- [DIRECTIONS FOR THIS TASK]: Examine the material below and count the lines that hold the word "joints". Report only the number.

- [PROVIDED DATA]:
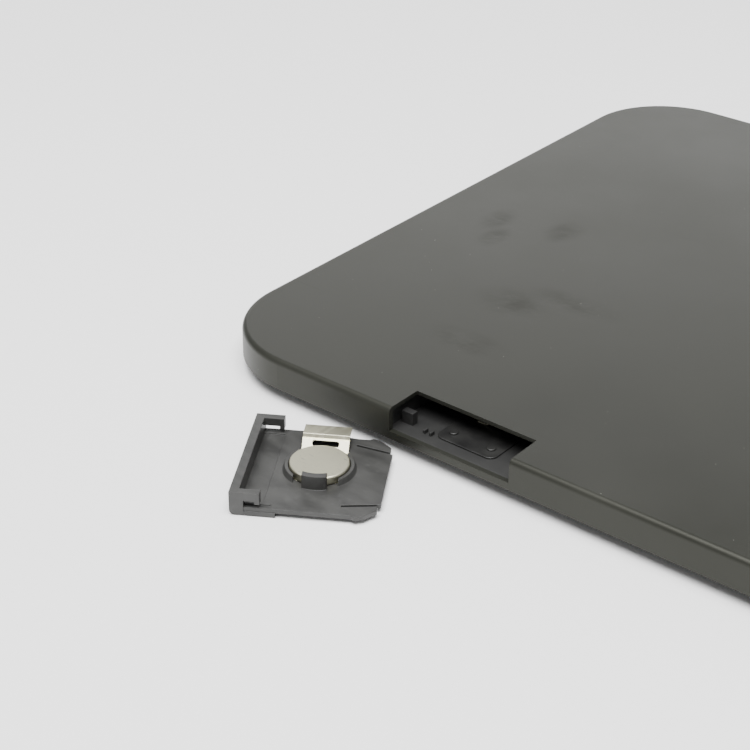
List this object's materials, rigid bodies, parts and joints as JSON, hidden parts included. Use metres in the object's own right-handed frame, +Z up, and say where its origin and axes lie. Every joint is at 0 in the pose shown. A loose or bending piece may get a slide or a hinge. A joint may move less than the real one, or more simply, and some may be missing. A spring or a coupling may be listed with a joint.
{
  "type": "digital bathroom scale",
  "caption": "Slim square black bathroom scale with rounded corners, corner feet over load cells, a flush display and a pull-out coin cell tray lying beside its slot.",
  "frame": {"origin": "centre of the platform's top face", "axes": "+Z up out of the platform, -Y towards the edge with the battery slot, +Y towards the display"},
  "size_m": [0.3, 0.3614, 0.0165],
  "materials": {
    "case_black": "satin",
    "base_black": "matte",
    "tray_black": "satin",
    "label_film": "satin",
    "zinc_steel": "satin",
    "nickel": "polished",
    "board_black": "satin",
    "window_smoke": "polished",
    "lcd": "polished",
    "pad_rubber": "matte",
    "plate_black": "satin",
    "chip_black": "matte",
    "button_grey": "matte",
    "wire_red": "satin",
    "wire_grey": "satin",
    "cell_steel": "satin",
    "seal": "matte"
  },
  "bodies": {
    "housing": {"platform_cover": "case_black", "stiffening_plate": "zinc_steel", "base_cover": "base_black", "base_screws": "zinc_steel", "battery_bay": "base_black", "contact_plate": "plate_black", "contact_studs": "plate_black", "bay_springs": "nickel", "load_cell_bracket_1": "base_black", "load_cell_bracket_2": "base_black", "load_cell_bracket_3": "base_black", "load_cell_bracket_4": "base_black", "load_cell_1": "zinc_steel", "load_cell_2": "zinc_steel", "load_cell_3": "zinc_steel", "load_cell_4": "zinc_steel", "load_cell_wires_1": "wire_grey", "load_cell_wires_2": "wire_grey", "load_cell_wires_3": "wire_grey", "load_cell_wires_4": "wire_grey", "display_window": "window_smoke", "lcd_frame": "base_black", "lcd_glass": "lcd", "zebra_strips": "pad_rubber", "circuit_board": "board_black", "board_components": "chip_black", "board_screws": "zinc_steel", "rating_plate": "label_film", "battery_wires": "wire_red", "foot_1": "base_black", "foot_2": "base_black", "foot_3": "base_black", "foot_4": "base_black", "foot_pad_1": "pad_rubber", "foot_pad_2": "pad_rubber", "foot_pad_3": "pad_rubber", "foot_pad_4": "pad_rubber"},
    "battery_tray": {"battery_tray": "tray_black", "contact_strip": "nickel"},
    "coin_cell": {"coin_cell_can": "cell_steel", "coin_cell_gasket": "seal", "coin_cell_cap": "cell_steel"},
    "unit_button": {"unit_button": "button_grey"}
  },
  "joints": [
    {"name": "battery_tray_turn", "type": "hinge", "parent": "housing", "child": "battery_tray", "pos_m": [-0.07018, -0.21577, -0.00825], "axis": [0.4879, 0.8729, 0], "range_deg": [0, 180]},
    {"name": "coin_cell_lift", "type": "slide", "parent": "battery_tray", "child": "coin_cell", "axis": [0, 0, 1], "range_m": [0, 0.01]},
    {"name": "unit_button_press", "type": "slide", "parent": "housing", "child": "unit_button", "axis": [0, 0, 1], "range_m": [0, 0.0004], "stiffness_N_per_m": 300}
  ]
}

- [ANSWER TO THIS EXERCISE]: 2